**Exercise aim:**
Present the data once more in exactly its original form.

◇ ◇ ◇ ◇

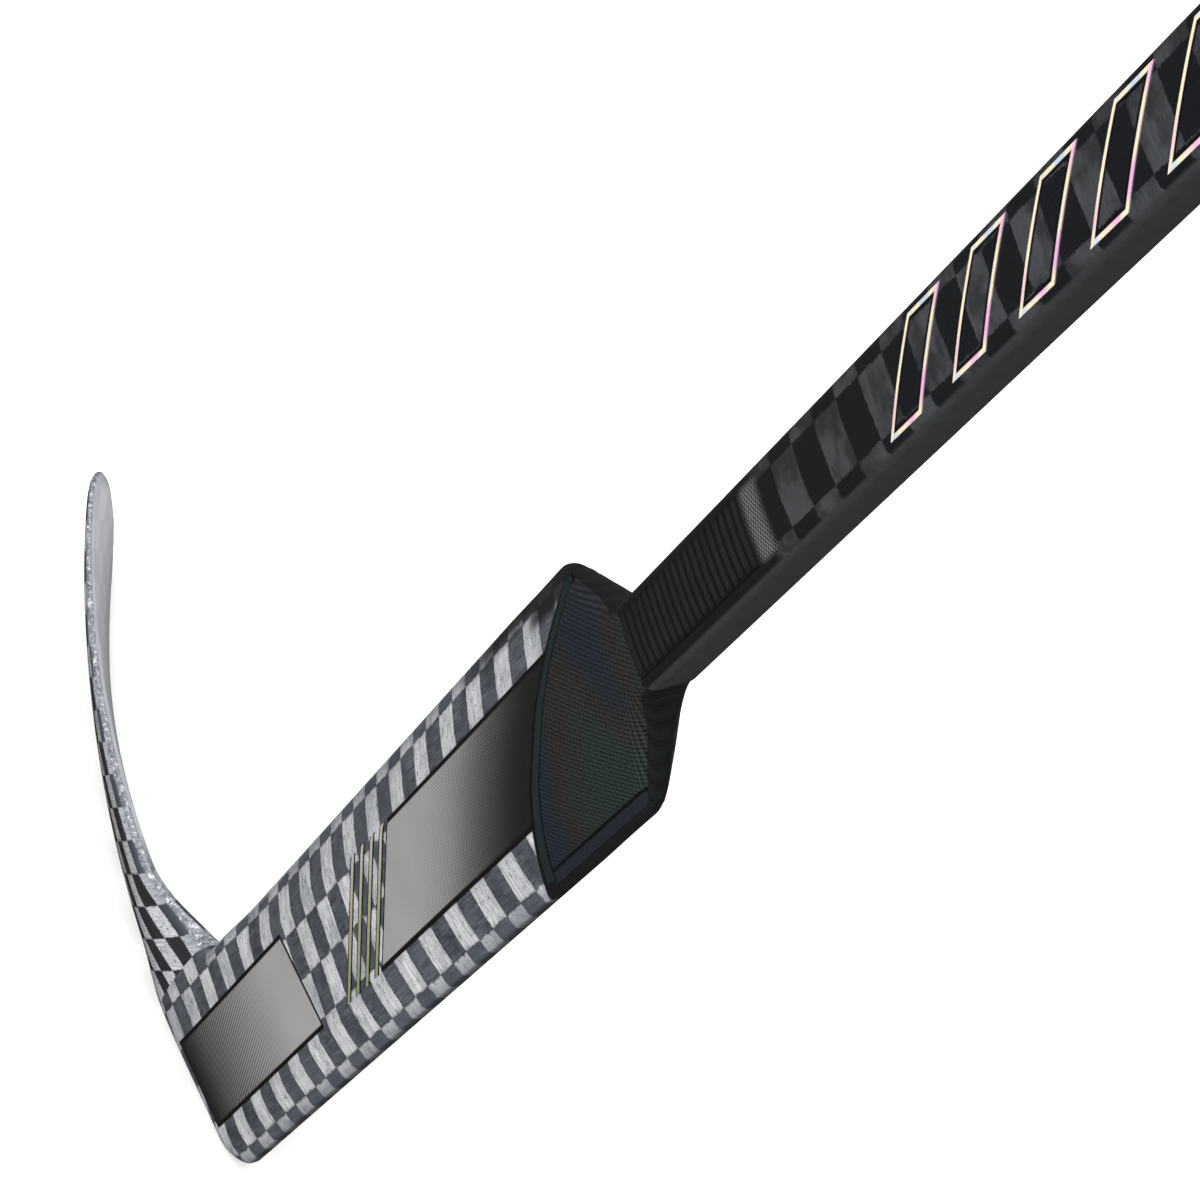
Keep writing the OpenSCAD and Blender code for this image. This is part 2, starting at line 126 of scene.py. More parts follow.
def half_thickness(p):
    w = across(p)
    u = along(p)
    blend = BLEND_SHARE * (1 - ease((u - BLEND_U) / (JOIN_U - BLEND_U)))
    flat_w = np.where(
        w > 0, np.minimum(w, HALF_W) * (1 - blend), np.maximum(w, -HALF_W))
    side = HEEL_HALF + (HALF_T - HEEL_HALF) * clip01(u / SHOULDER_U)
    taper = 1 + (TOE_SHARE - 1) * clip01((w - IN_W) / (TOE_X - IN_W))
    top = HEEL_H + (TOE_H - HEEL_H) * clip01(p[..., 0] / TOE_X)
    tall = 2 * p[..., 1] / top - 1
    swell = 1 - EDGE_THIN * ease((w - IN_W) / THIN_RUN) * np.minimum(1, tall**2)
    return np.minimum(crown(flat_w), side) * taper * swell


def shift(p):
    reach = clip01((p[..., 0] - BEND_X) / (TOE_X - BEND_X))
    lean = np.tan(OPEN_FACE * ease(reach / OPEN_BY))
    return p[..., 1] * lean - CURVE * reach**CURVE_POWER


def arc_line(centre, radius, start, stop, count=16):
    a = np.radians(np.linspace(start, stop, count))
    return np.stack(
        [centre[0] + radius * np.cos(a), centre[1] + radius * np.sin(a)], -1)


def pick(line, fractions):
    step = np.hypot(*np.diff(line, axis=0).T)
    run = np.concatenate([[0], np.cumsum(step)])
    at = np.asarray(fractions) * run[-1]
    return np.stack([np.interp(at, run, line[:, k]) for k in (0, 1)], -1)


RIM_STEPS = np.array([0, 0.00012, 0.0004, 0.0009, 0.0016, 0.0026, 0.004, 0.006, 0.009])
RIM_END = 0.013


def edge_spaced(length, step):
    count = int((length - 2 * RIM_END) / step) + 1
    middle = np.linspace(RIM_END, length - RIM_END, count)
    return np.concatenate([RIM_STEPS, middle, length - RIM_STEPS[::-1]]) / length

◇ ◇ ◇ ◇

**Exercise result:**
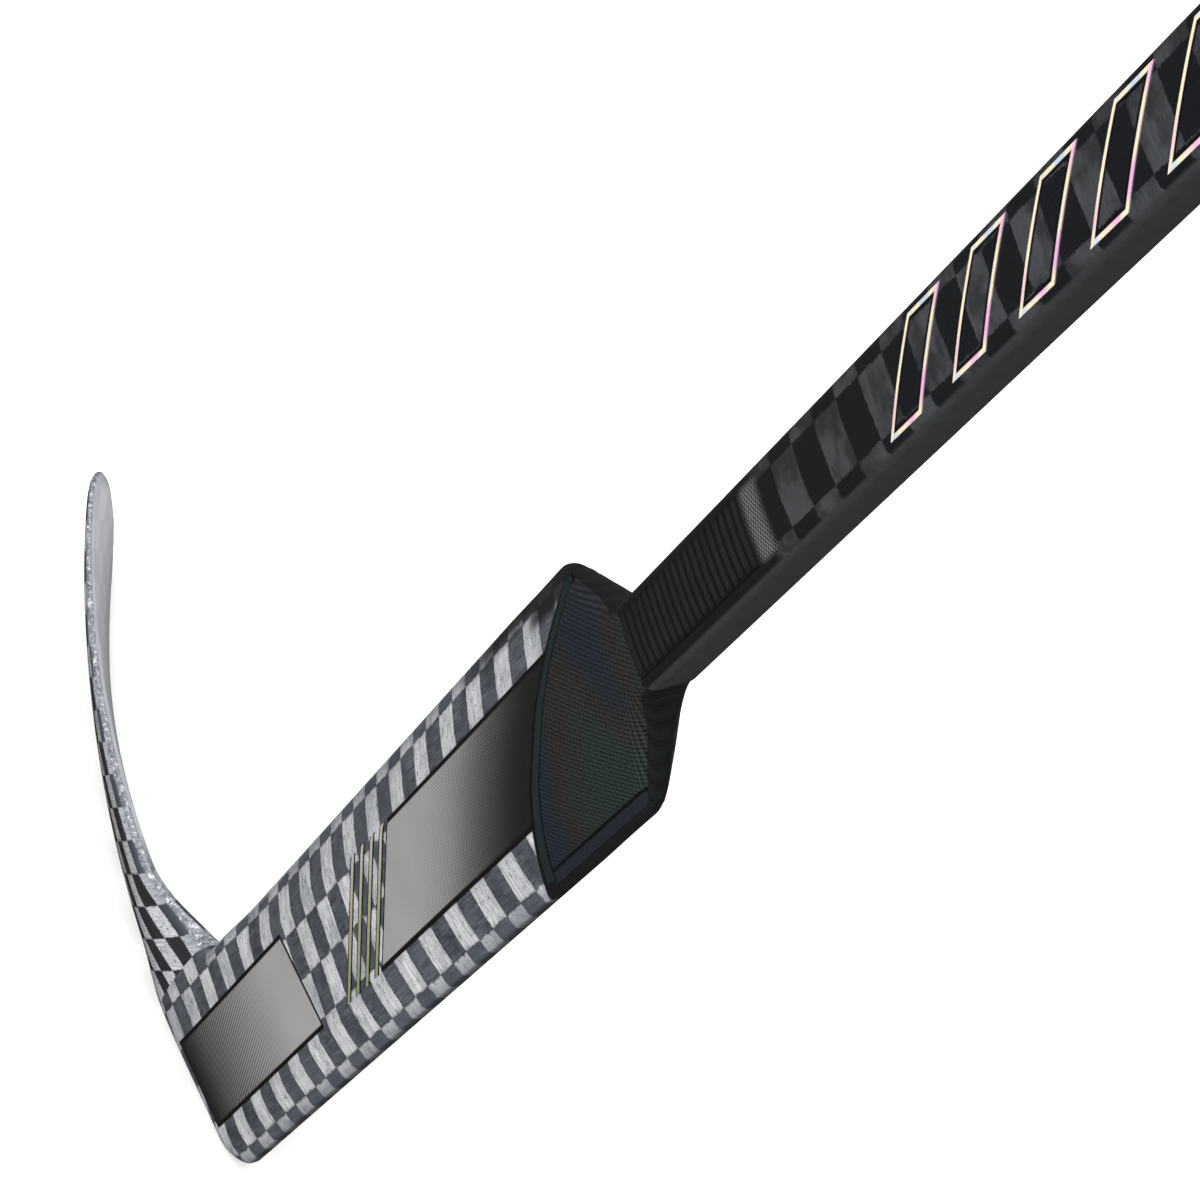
Keep writing the OpenSCAD and Blender code for this image. This is part 2, starting at line 126 of scene.py. More parts follow.
def half_thickness(p):
    w = across(p)
    u = along(p)
    blend = BLEND_SHARE * (1 - ease((u - BLEND_U) / (JOIN_U - BLEND_U)))
    flat_w = np.where(
        w > 0, np.minimum(w, HALF_W) * (1 - blend), np.maximum(w, -HALF_W))
    side = HEEL_HALF + (HALF_T - HEEL_HALF) * clip01(u / SHOULDER_U)
    taper = 1 + (TOE_SHARE - 1) * clip01((w - IN_W) / (TOE_X - IN_W))
    top = HEEL_H + (TOE_H - HEEL_H) * clip01(p[..., 0] / TOE_X)
    tall = 2 * p[..., 1] / top - 1
    swell = 1 - EDGE_THIN * ease((w - IN_W) / THIN_RUN) * np.minimum(1, tall**2)
    return np.minimum(crown(flat_w), side) * taper * swell


def shift(p):
    reach = clip01((p[..., 0] - BEND_X) / (TOE_X - BEND_X))
    lean = np.tan(OPEN_FACE * ease(reach / OPEN_BY))
    return p[..., 1] * lean - CURVE * reach**CURVE_POWER


def arc_line(centre, radius, start, stop, count=16):
    a = np.radians(np.linspace(start, stop, count))
    return np.stack(
        [centre[0] + radius * np.cos(a), centre[1] + radius * np.sin(a)], -1)


def pick(line, fractions):
    step = np.hypot(*np.diff(line, axis=0).T)
    run = np.concatenate([[0], np.cumsum(step)])
    at = np.asarray(fractions) * run[-1]
    return np.stack([np.interp(at, run, line[:, k]) for k in (0, 1)], -1)


RIM_STEPS = np.array([0, 0.00012, 0.0004, 0.0009, 0.0016, 0.0026, 0.004, 0.006, 0.009])
RIM_END = 0.013


def edge_spaced(length, step):
    count = int((length - 2 * RIM_END) / step) + 1
    middle = np.linspace(RIM_END, length - RIM_END, count)
    return np.concatenate([RIM_STEPS, middle, length - RIM_STEPS[::-1]]) / length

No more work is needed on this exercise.